=== TASK STATEMENT ===
Below are the records; locate each line with the word "origin" and copy it.

=== SOURCE RECORDS ===

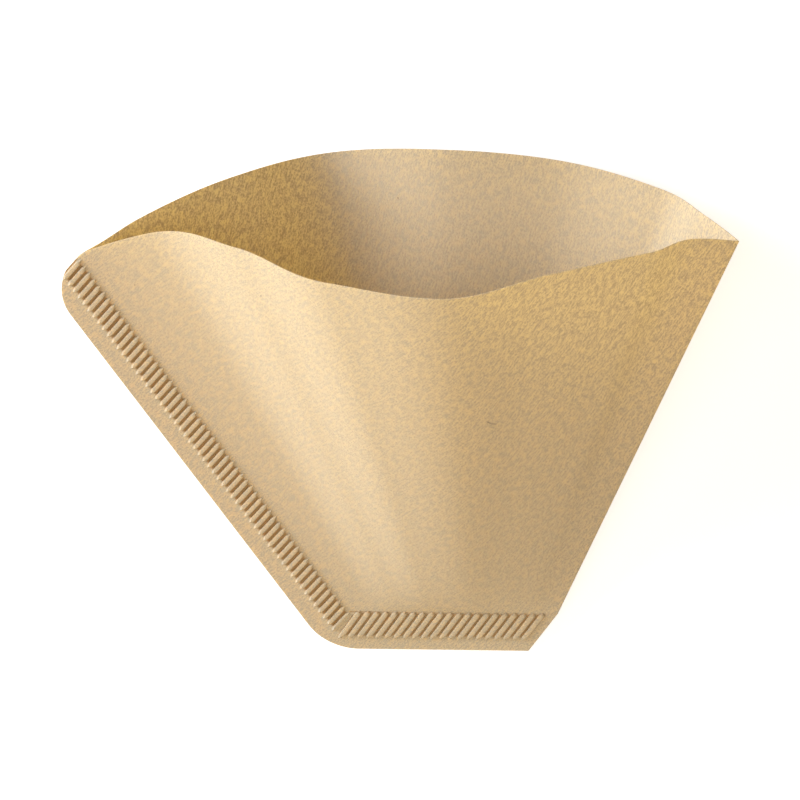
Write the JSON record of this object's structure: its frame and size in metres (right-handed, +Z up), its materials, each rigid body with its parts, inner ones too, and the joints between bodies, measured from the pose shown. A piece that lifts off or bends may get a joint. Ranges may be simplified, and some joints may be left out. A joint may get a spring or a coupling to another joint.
{
  "type": "paper coffee filter",
  "caption": "Wedge-shaped paper filter, opened and lying on its back: one folded sheet, crimped together along one side and the bottom with embossed ribs, with an arched mouth.",
  "frame": {"origin": "centre of the bounding box, on the surface the filter lies on", "axes": "+X from the crimped seam to the fold, +Y from the crimped bottom to the mouth, +Z up from the back panel to the front panel"},
  "size_m": [0.1612, 0.1262, 0.0744],
  "materials": {
    "paper": "unbleached light brown filter paper, matt, softly mottled, lets light through"
  },
  "bodies": {
    "root": {"filter_paper": "paper"}
  },
  "joints": []
}
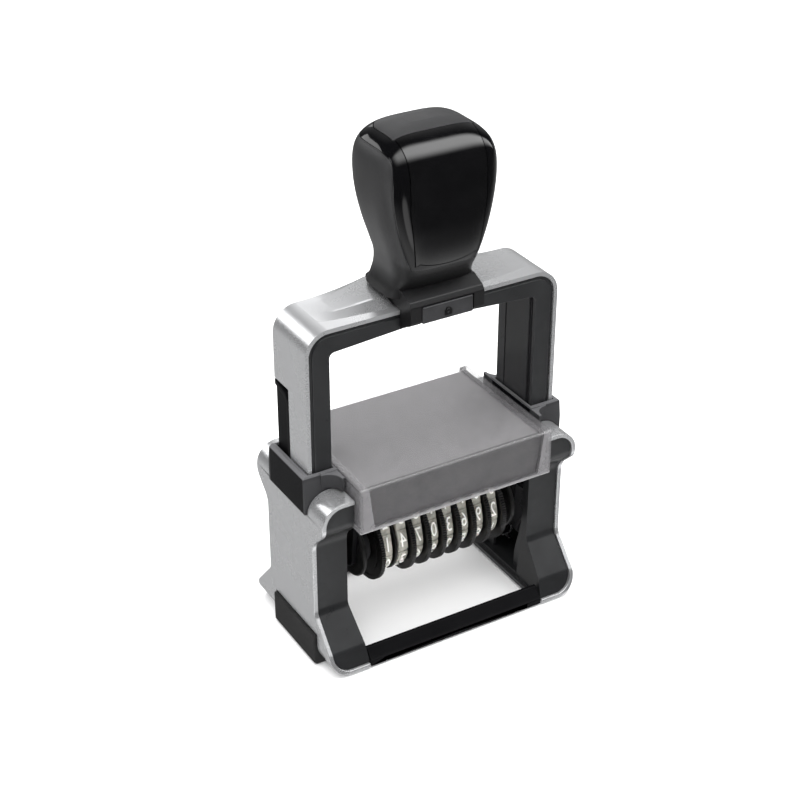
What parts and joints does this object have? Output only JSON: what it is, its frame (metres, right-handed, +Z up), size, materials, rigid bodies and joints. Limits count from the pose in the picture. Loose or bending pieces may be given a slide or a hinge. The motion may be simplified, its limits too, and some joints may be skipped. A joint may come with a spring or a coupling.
{
  "type": "self-inking numbering stamp",
  "caption": "Hand stamp with a sprung press frame and handle; a print unit of number bands turns over from its ink pad to the paper as the handle is pressed.",
  "frame": {"origin": "centre of the footprint, on the surface the stamp stands on", "axes": "+Z up along the press stroke, +X along the row of digits to the right seen from the front, front faces -Y"},
  "size_m": [0.0766, 0.043, 0.1375],
  "materials": {
    "black_plastic": "satin moulded black",
    "gloss_black": "polished black",
    "grey_plastic": "fine matte grey",
    "silver_paint": "satin silver lacquer",
    "rubber": "matte",
    "band_rubber": "matte cream",
    "clear_plastic": "clear smoke tint",
    "card": "grey card",
    "steel": "bright steel",
    "ink_felt": "ink-soaked felt"
  },
  "bodies": {
    "base": {"base_leg_left": "black_plastic", "base_leg_right": "black_plastic", "side_cover_left": "silver_paint", "side_cover_right": "silver_paint", "side_foot_left": "rubber", "side_foot_right": "rubber", "leg_collar_left": "black_plastic", "leg_collar_right": "black_plastic", "cam_plate_left": "black_plastic", "cam_plate_right": "black_plastic", "base_front_bar": "black_plastic", "base_rear_bar": "black_plastic", "window_cover": "clear_plastic", "index_card": "card", "pad_housing": "black_plastic", "return_spring_left": "steel", "return_spring_right": "steel"},
    "cartridge": {"ink_cartridge": "black_plastic", "ink_pad": "ink_felt"},
    "press": {"upper_frame": "black_plastic", "upper_cover": "silver_paint", "handle_body": "black_plastic", "handle_front_panel": "gloss_black", "handle_top_cap": "grey_plastic", "leg_inlay_left": "black_plastic", "leg_inlay_right": "black_plastic"},
    "lock": {"lock_button": "grey_plastic"},
    "print_unit": {"side_plate_left": "black_plastic", "side_plate_right": "black_plastic", "trunnion_left": "steel", "trunnion_right": "steel", "hub_spacer_left": "grey_plastic", "hub_spacer_right": "grey_plastic", "end_disc_left": "black_plastic", "end_disc_right": "black_plastic", "wheel_axle": "steel", "print_bar": "black_plastic", "band_separator": "black_plastic", "number_band_1": "band_rubber", "number_band_2": "band_rubber", "number_band_3": "band_rubber", "number_band_4": "band_rubber", "number_band_5": "band_rubber", "number_band_6": "band_rubber", "number_band_7": "band_rubber", "number_band_8": "band_rubber"},
    "wheel_1": {"number_wheel_1": "black_plastic"},
    "wheel_2": {"number_wheel_2": "black_plastic"},
    "wheel_3": {"number_wheel_3": "black_plastic"},
    "wheel_4": {"number_wheel_4": "black_plastic"},
    "wheel_5": {"number_wheel_5": "black_plastic"},
    "wheel_6": {"number_wheel_6": "black_plastic"},
    "wheel_7": {"number_wheel_7": "black_plastic"},
    "wheel_8": {"number_wheel_8": "black_plastic"}
  },
  "joints": [
    {"name": "press_slide", "type": "slide", "parent": "base", "child": "press", "axis": [0, 0, -1], "range_m": [0, 0.02755], "stiffness_N_per_m": 600, "springref_m": -0.008, "deforming": ["return_spring_left", "return_spring_right"]},
    {"name": "print_unit_flip", "type": "hinge", "parent": "press", "child": "print_unit", "pos_m": [0, -0.0019, 0.03525], "axis": [1, 0, 0], "range_deg": [0, 180]},
    {"name": "cartridge_slide", "type": "slide", "parent": "base", "child": "cartridge", "axis": [0, 1, 0], "range_m": [0, 0.036]},
    {"name": "lock_button_push", "type": "slide", "parent": "press", "child": "lock", "axis": [0, 1, 0], "range_m": [0, 0.002], "stiffness_N_per_m": 300, "springref_m": -0.001},
    {"name": "wheel_1_turn", "type": "hinge", "parent": "print_unit", "child": "wheel_1", "pos_m": [-0.0172, -0.0019, 0.02515], "axis": [1, 0, 0], "continuous": true},
    {"name": "wheel_2_turn", "type": "hinge", "parent": "print_unit", "child": "wheel_2", "pos_m": [-0.008, -0.0019, 0.02515], "axis": [1, 0, 0], "continuous": true},
    {"name": "wheel_3_turn", "type": "hinge", "parent": "print_unit", "child": "wheel_3", "pos_m": [-0.0034, -0.0019, 0.02515], "axis": [1, 0, 0], "continuous": true},
    {"name": "wheel_4_turn", "type": "hinge", "parent": "print_unit", "child": "wheel_4", "pos_m": [0.0012, -0.0019, 0.02515], "axis": [1, 0, 0], "continuous": true},
    {"name": "wheel_5_turn", "type": "hinge", "parent": "print_unit", "child": "wheel_5", "pos_m": [0.0058, -0.0019, 0.02515], "axis": [1, 0, 0], "continuous": true},
    {"name": "wheel_6_turn", "type": "hinge", "parent": "print_unit", "child": "wheel_6", "pos_m": [0.0104, -0.0019, 0.02515], "axis": [1, 0, 0], "continuous": true},
    {"name": "wheel_7_turn", "type": "hinge", "parent": "print_unit", "child": "wheel_7", "pos_m": [0.015, -0.0019, 0.02515], "axis": [1, 0, 0], "continuous": true},
    {"name": "wheel_8_turn", "type": "hinge", "parent": "print_unit", "child": "wheel_8", "pos_m": [0.0196, -0.0019, 0.02515], "axis": [1, 0, 0], "continuous": true}
  ],
  "couplings": [
    {"joint": "print_unit_flip", "follows": "press_slide", "rad_per_m": 114.03}
  ]
}
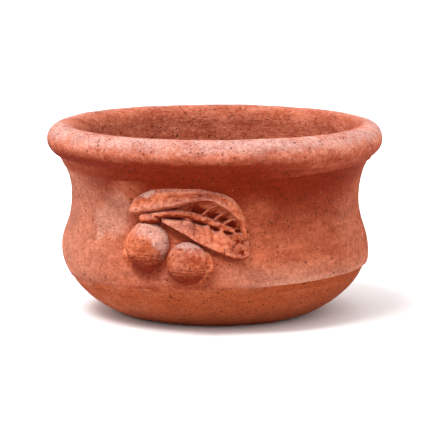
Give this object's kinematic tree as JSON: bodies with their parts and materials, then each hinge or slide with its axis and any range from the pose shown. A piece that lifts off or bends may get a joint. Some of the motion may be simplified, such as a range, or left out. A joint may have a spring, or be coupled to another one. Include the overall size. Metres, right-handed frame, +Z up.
{
  "type": "terracotta bowl planter",
  "caption": "Low round terracotta planter bowl with a rolled rim, a waisted wall, a flat foot with a drain hole, and an applied leaf-and-fruit relief on one side.",
  "frame": {"origin": "on the foot plane, in the middle of the drain hole, on the pot's axis", "axes": "+Z up along the pot's axis; the relief faces -Y and +X is to its right"},
  "size_m": [0.3, 0.3031, 0.1705],
  "materials": {
    "rim_clay": "unglazed fired terracotta, dry matt, paler bloom on the crest",
    "wall_clay": "unglazed fired terracotta, dry matt, fine wheel lines and grog",
    "bowl_clay": "unglazed fired terracotta, dry matt, redder and coarser",
    "relief_clay": "unglazed fired terracotta, hand-smoothed with scratches and bloom"
  },
  "bodies": {
    "root": {"base_slab": "bowl_clay", "lower_bowl": "bowl_clay", "upper_wall": "wall_clay", "neck_band": "wall_clay", "rim_coil": "rim_clay", "leaf_blade": "relief_clay", "leaf_margin": "relief_clay", "leaf_midrib": "relief_clay", "leaf_veins": "relief_clay", "twig": "relief_clay", "fruit_left": "relief_clay", "fruit_right": "relief_clay", "fruit_left_bead": "relief_clay", "fruit_right_bead": "relief_clay"}
  },
  "joints": []
}
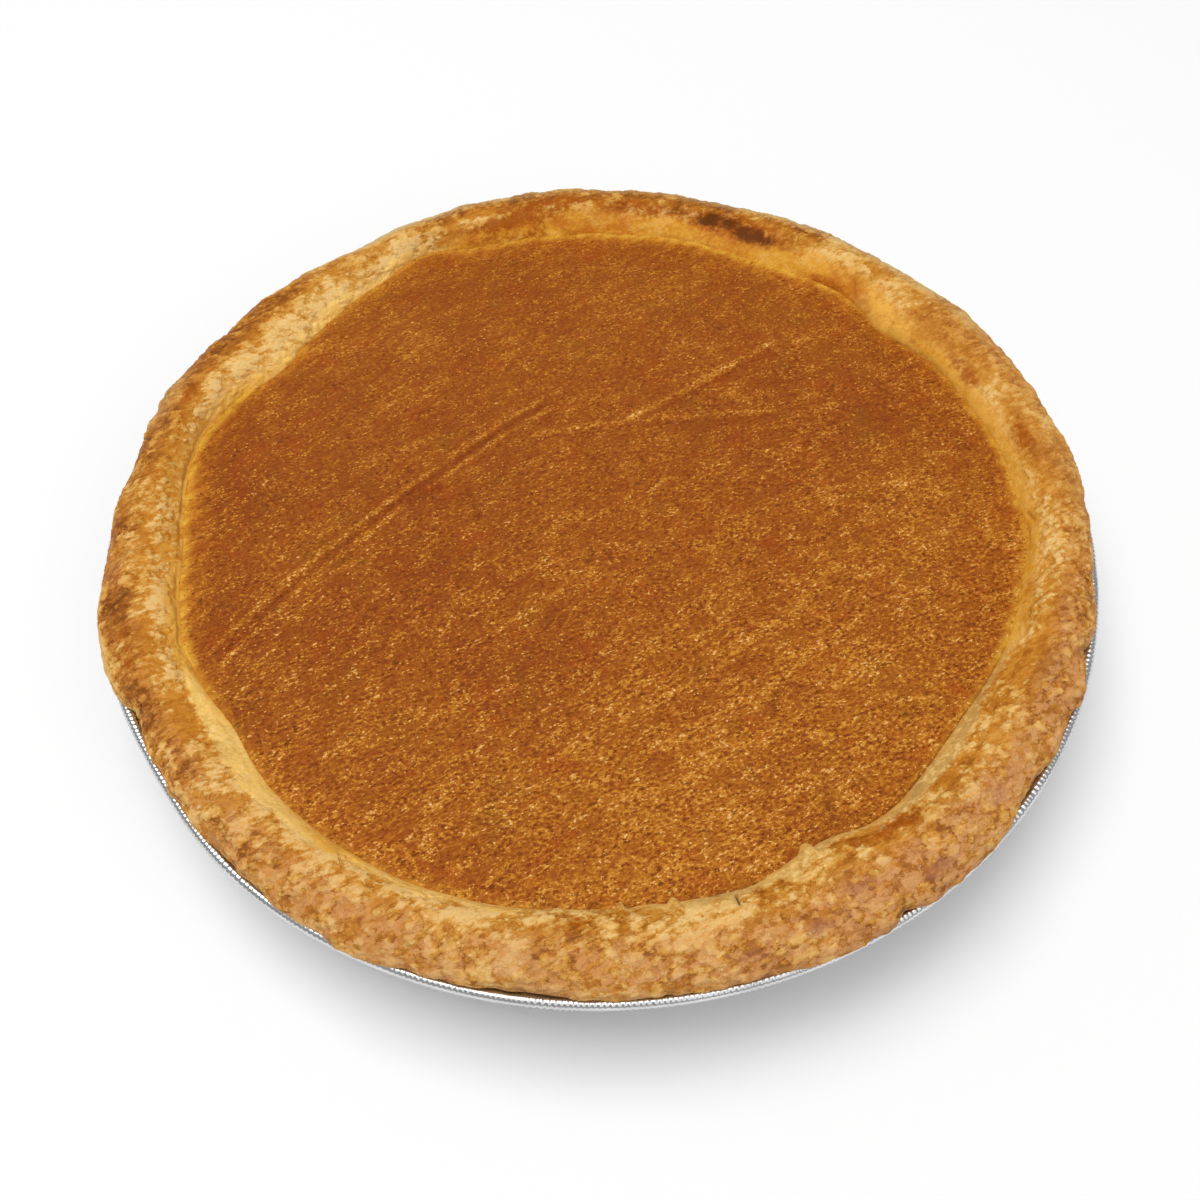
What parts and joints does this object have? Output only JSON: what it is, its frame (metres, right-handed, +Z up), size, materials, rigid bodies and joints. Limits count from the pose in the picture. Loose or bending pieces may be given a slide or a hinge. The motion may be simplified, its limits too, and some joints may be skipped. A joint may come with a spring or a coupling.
{
  "type": "pumpkin pie",
  "caption": "Round pumpkin pie with a smooth rolled crust, baked and served in its own shallow foil tin.",
  "frame": {"origin": "middle of the tin's flat base, on the surface that the pie stands on", "axes": "+Z up out of the pie; +X and +Y lie in the base, with -Y towards the side nearest the viewer"},
  "size_m": [0.2444, 0.2444, 0.0382],
  "materials": {
    "tin_foil": "thin pressed foil, bright, finely pleated on the wall and the rolled bead",
    "baked_pastry": "golden baked pastry, dry and slightly blistered, paler flaky patches and a few darker spots",
    "pumpkin_filling": "set spiced pumpkin custard, burnt orange-brown with a soft satin skin and fine golden glints"
  },
  "bodies": {
    "root": {"foil_tin": "tin_foil", "crust": "baked_pastry", "filling": "pumpkin_filling"}
  },
  "joints": []
}
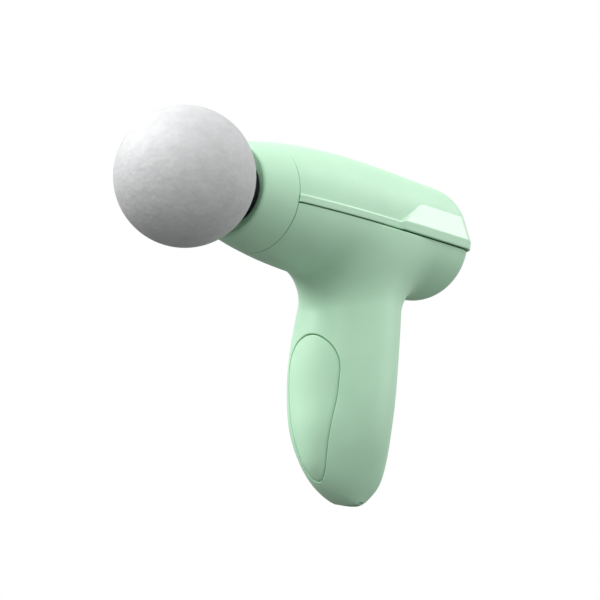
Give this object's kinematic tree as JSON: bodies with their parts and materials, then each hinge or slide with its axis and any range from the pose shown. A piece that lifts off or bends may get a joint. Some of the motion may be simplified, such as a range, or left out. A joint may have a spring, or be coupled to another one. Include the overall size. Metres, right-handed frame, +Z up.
{
  "type": "massage gun",
  "caption": "Hand-held percussion massage gun: a round foam head on a reciprocating plunger, a tapered barrel and a round handle with a grip pad.",
  "frame": {"origin": "on the handle's centre line at mid grip, where a hand holds it, 58 mm below the barrel's axis", "axes": "+X along the barrel from the foam head towards the rear, +Z up from the handle's foot towards the barrel, +Y across, normal to the plane of symmetry"},
  "size_m": [0.1696, 0.0498, 0.1293],
  "materials": {
    "mint": "satin moulded plastic, mint green",
    "soft_mint": "soft-touch moulding, mint green",
    "foam": "white skinned foam with a fine grain",
    "grey_plastic": "dark grey plastic",
    "black_plastic": "black plastic",
    "white_plastic": "white sliding plastic",
    "rubber": "black rubber",
    "steel": "machined steel",
    "aluminium": "machined and cast aluminium",
    "copper": "enamelled copper wire",
    "magnet": "bonded magnet",
    "board": "green circuit board",
    "chip": "black moulded component",
    "cell": "blue shrink sleeve",
    "red_wire": "red insulated wire",
    "light": "milky light guide"
  },
  "bodies": {
    "housing": {"main_housing": "mint", "top_cover": "mint", "nose_collar": "mint", "front_grip_pad": "soft_mint", "rear_bezel": "grey_plastic", "bulk_capacitor": "grey_plastic", "battery_cap_top": "black_plastic", "battery_cap_bottom": "black_plastic", "battery_lead_minus": "black_plastic", "front_bush": "white_plastic", "rear_bush": "white_plastic", "motor_lead": "white_plastic", "dust_seal": "rubber", "frame_grommet_1": "rubber", "frame_grommet_2": "rubber", "frame_grommet_3": "rubber", "frame_grommet_4": "rubber", "stator_core": "steel", "motor_bearing_1": "steel", "motor_bearing_2": "steel", "usb_port": "steel", "motor_screw_1": "steel", "motor_screw_2": "steel", "motor_screw_3": "steel", "frame_screw_1": "steel", "frame_screw_2": "steel", "frame_screw_3": "steel", "frame_screw_4": "steel", "drive_frame": "aluminium", "motor_base": "aluminium", "stator_winding": "copper", "control_pcb": "board", "charge_pcb": "board", "tact_switch": "chip", "controller_chip": "chip", "driver_chip": "chip", "battery_cell_1": "cell", "battery_cell_2": "cell", "battery_cell_3": "cell", "battery_lead_plus": "red_wire", "light_ring": "light", "led_1": "light", "led_2": "light", "led_3": "light", "led_4": "light"},
    "rotor": {"motor_shaft": "steel", "rotor_bell": "steel", "rotor_magnets": "magnet", "crank_disc": "steel", "crank_bearing": "steel"},
    "piston": {"plunger": "aluminium", "yoke": "white_plastic", "yoke_pin": "steel"},
    "head": {"foam_ball": "foam", "head_stem": "grey_plastic", "head_o_ring": "rubber"},
    "button": {"power_button": "mint"}
  },
  "joints": [
    {"name": "crank_spin", "type": "hinge", "parent": "housing", "child": "rotor", "pos_m": [0.0005, 0, 0.058], "axis": [0, 0, 1], "range_deg": [-90, 90]},
    {"name": "piston_slide", "type": "slide", "parent": "housing", "child": "piston", "axis": [-1, 0, 0], "range_m": [-0.0036, 0.0036]},
    {"name": "head_pull", "type": "slide", "parent": "piston", "child": "head", "axis": [-1, 0, 0], "range_m": [0, 0.028]},
    {"name": "button_press", "type": "slide", "parent": "housing", "child": "button", "axis": [-1, 0, 0], "range_m": [0, 0.0006], "stiffness_N_per_m": 2000}
  ],
  "couplings": [
    {"joint": "piston_slide", "follows": "crank_spin", "m_per_rad": 0.0022282}
  ]
}
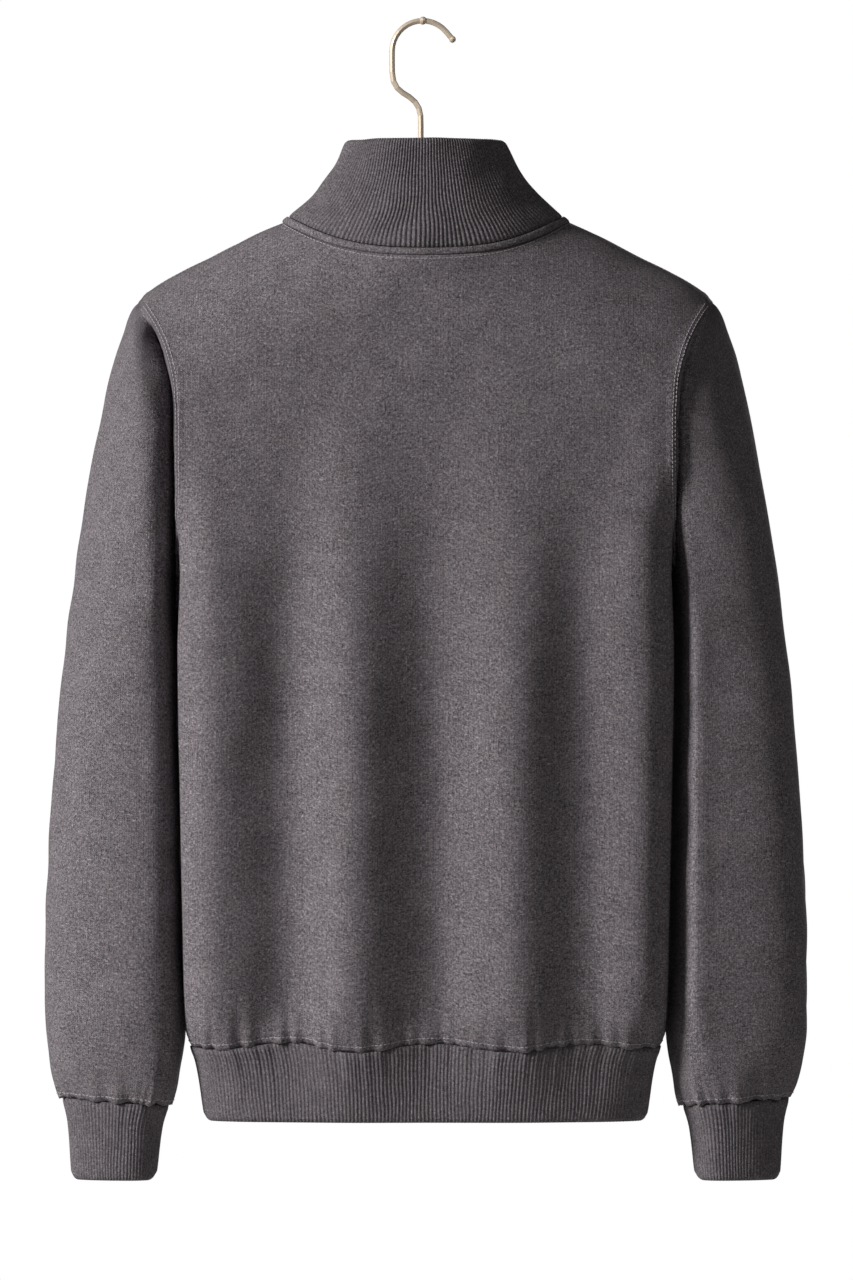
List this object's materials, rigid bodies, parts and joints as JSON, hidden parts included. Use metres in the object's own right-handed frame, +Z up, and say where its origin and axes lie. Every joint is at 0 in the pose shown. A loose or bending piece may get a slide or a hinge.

=== RESULT BELOW ===
  "frame": {"origin": "centre of the bounding box, on the surface the filter lies on", "axes": "+X from the crimped seam to the fold, +Y from the crimped bottom to the mouth, +Z up from the back panel to the front panel"},
  "frame": {"origin": "centre of the footprint, on the surface the stamp stands on", "axes": "+Z up along the press stroke, +X along the row of digits to the right seen from the front, front faces -Y"},
  "frame": {"origin": "on the foot plane, in the middle of the drain hole, on the pot's axis", "axes": "+Z up along the pot's axis; the relief faces -Y and +X is to its right"},
  "frame": {"origin": "middle of the tin's flat base, on the surface that the pie stands on", "axes": "+Z up out of the pie; +X and +Y lie in the base, with -Y towards the side nearest the viewer"},
  "frame": {"origin": "on the handle's centre line at mid grip, where a hand holds it, 58 mm below the barrel's axis", "axes": "+X along the barrel from the foam head towards the rear, +Z up from the handle's foot towards the barrel, +Y across, normal to the plane of symmetry"},
List this object's materials, rigid bodies, parts and joints as JSON, hidden parts included. Use metres in the object's own right-handed frame, +Z up, and say where its origin and axes lie. Every joint is at 0 in the pose shown. A loose or bending piece may get a slide or a hinge.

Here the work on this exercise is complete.